In 2003, O’Toole was given an honorary Academy Award for his body of work, despite his protests that he wasn’t quite done yet. After small roles in Bright Young Things (Stephen Fry’s 2003 adaptation of Evelyn Waugh’s Vile Bodies), as King Priam in Troy (2004), as the older Casanova (who used to be David Tennant) in the TV miniseries Casanova (2005), and as a Duke in one of the better screen versions of Lassie (2005), O’Toole earned his final Oscar nomination for a masterly starring performance in Venus (2006), in a summing-up role as a little-known, aged actor who phones his ex-wife (Vanessa Redgrave) to tell her that he’s gotten another role on TV playing a corpse. (“Typecast again!” she whoops.) The actor has been brought low by age and illness, but the movie builds to the moment when a young woman sees his obituary notice in the paper, which includes a photo of O’Toole circa Lawrence Of Arabia.

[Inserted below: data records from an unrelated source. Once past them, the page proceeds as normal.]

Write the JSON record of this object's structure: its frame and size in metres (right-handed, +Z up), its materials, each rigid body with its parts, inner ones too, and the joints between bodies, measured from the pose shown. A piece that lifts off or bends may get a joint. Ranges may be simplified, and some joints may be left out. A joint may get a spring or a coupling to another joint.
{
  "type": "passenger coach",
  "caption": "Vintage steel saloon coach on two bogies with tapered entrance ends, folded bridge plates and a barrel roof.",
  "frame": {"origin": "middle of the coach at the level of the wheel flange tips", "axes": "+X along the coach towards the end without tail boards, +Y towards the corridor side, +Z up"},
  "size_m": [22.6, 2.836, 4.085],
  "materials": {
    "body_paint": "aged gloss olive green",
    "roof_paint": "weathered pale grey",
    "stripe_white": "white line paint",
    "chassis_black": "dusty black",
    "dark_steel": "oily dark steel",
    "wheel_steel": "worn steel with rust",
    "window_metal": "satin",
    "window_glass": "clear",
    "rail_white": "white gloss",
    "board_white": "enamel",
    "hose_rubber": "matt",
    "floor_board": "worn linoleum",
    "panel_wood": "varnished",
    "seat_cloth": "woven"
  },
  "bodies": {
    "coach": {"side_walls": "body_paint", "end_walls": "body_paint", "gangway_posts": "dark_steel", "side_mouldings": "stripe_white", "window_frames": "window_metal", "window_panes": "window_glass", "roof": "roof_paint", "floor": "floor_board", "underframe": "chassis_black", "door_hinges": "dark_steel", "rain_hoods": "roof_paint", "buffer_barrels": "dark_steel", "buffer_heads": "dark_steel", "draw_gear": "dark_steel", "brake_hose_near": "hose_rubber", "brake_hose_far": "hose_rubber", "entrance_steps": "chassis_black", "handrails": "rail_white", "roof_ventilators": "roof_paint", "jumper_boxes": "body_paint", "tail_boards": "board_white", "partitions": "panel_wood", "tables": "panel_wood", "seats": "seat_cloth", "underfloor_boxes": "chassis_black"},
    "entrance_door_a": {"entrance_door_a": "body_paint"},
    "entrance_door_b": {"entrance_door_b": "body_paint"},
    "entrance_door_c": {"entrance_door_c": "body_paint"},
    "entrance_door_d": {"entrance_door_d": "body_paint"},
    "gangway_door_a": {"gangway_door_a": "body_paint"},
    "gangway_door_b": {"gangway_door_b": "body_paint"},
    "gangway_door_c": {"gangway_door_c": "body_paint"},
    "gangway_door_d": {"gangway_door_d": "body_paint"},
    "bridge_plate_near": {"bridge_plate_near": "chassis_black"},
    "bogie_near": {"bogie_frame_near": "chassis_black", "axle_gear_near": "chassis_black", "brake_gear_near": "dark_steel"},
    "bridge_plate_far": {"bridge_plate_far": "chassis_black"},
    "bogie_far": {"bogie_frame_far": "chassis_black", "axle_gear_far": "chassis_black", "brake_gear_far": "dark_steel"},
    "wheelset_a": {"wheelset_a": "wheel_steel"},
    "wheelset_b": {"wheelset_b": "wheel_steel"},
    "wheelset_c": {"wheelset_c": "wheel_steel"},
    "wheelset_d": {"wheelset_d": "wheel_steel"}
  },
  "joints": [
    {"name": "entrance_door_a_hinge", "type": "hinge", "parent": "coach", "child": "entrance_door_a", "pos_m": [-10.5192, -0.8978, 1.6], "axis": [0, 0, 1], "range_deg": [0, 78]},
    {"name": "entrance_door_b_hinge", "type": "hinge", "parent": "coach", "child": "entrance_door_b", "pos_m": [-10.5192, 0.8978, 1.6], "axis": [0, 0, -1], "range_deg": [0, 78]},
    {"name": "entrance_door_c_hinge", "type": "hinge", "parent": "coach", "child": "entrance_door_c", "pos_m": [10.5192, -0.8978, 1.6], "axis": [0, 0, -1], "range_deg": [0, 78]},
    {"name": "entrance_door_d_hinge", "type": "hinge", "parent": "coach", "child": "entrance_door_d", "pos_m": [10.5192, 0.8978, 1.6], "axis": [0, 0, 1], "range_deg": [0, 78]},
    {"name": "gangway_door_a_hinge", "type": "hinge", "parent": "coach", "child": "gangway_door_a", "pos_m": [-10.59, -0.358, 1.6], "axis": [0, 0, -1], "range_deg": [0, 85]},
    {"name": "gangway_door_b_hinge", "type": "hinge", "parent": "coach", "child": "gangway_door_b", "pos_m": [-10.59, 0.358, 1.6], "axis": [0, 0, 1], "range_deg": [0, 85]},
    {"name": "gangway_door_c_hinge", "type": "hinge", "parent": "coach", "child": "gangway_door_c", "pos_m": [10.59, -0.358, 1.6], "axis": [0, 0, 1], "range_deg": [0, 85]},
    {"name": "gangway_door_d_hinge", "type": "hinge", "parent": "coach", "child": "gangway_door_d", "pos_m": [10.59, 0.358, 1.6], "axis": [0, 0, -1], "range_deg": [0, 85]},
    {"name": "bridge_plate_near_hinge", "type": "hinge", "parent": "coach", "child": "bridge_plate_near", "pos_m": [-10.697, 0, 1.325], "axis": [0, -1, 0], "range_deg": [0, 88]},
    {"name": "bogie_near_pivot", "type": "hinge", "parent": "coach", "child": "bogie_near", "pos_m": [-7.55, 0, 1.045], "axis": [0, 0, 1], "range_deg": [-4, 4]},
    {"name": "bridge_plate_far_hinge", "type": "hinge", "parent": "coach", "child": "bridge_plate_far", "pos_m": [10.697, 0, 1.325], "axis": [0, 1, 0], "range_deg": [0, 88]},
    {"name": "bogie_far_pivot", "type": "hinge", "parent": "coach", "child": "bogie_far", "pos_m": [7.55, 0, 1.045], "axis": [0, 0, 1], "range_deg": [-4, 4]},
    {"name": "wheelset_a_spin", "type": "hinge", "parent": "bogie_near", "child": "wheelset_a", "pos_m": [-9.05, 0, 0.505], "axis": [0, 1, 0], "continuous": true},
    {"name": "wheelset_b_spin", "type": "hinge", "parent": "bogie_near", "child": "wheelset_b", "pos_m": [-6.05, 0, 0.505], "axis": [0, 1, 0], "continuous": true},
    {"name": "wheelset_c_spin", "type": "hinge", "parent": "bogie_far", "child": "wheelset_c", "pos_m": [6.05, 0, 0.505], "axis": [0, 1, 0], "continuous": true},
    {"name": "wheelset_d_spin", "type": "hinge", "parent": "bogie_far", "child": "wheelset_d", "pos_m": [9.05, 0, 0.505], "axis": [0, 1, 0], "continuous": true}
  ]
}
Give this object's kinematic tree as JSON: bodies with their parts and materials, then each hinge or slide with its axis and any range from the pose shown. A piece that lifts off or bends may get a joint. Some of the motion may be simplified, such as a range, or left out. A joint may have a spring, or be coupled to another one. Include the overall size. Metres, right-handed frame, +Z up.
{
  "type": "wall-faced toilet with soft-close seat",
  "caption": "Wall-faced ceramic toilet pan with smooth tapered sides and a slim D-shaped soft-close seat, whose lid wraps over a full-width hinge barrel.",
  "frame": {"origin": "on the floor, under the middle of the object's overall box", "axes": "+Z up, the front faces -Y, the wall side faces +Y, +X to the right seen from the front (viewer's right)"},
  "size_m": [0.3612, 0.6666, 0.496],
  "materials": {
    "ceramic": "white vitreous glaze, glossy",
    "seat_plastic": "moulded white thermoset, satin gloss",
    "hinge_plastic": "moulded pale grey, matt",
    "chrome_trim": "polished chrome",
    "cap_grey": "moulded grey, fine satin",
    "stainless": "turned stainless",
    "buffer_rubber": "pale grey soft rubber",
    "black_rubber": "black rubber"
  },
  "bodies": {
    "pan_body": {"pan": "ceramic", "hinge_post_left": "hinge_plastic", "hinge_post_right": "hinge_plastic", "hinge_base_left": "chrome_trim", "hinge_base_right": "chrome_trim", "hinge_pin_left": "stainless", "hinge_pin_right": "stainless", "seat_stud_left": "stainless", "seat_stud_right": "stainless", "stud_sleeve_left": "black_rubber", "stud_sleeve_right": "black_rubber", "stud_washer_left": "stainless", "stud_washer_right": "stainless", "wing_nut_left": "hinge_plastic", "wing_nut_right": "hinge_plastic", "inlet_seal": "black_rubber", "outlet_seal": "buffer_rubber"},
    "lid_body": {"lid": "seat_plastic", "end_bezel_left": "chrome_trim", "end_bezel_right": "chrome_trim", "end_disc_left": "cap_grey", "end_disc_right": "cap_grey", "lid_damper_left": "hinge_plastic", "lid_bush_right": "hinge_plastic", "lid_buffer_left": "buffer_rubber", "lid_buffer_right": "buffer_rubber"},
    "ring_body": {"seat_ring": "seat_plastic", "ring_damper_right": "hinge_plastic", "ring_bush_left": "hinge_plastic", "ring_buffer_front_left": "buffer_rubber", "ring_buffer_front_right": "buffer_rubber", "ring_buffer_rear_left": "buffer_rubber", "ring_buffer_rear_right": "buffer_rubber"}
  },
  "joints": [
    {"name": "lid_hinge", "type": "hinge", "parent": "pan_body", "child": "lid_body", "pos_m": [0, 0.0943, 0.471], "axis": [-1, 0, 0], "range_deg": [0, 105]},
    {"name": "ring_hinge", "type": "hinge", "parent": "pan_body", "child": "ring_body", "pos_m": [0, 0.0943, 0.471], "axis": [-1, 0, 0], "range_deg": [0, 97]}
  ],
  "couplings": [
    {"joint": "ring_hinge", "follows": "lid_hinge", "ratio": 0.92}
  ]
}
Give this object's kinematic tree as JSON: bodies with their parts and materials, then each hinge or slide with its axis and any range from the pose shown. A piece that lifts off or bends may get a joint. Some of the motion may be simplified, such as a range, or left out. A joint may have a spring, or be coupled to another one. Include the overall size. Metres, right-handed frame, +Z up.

She says in surprise: “He was gorgeous!”
In 2007, he appeared in Stardust and supplied the voice of the critic Anton Ego in Ratatouille, a character who looked a little like a wizened, computer-animation version of his old champion Kenneth Tynan, who had never forgiven him for getting that nose job. Last year, he announced his retirement, saying, “It is time for me to chuck in the sponge. To retire from films and stage. The heart for it has gone out of me: It won’t come back.. So I bid the profession a dry-eyed and profoundly grateful farewell.” O’Toole still has a couple of films in the pipeline due for release next year.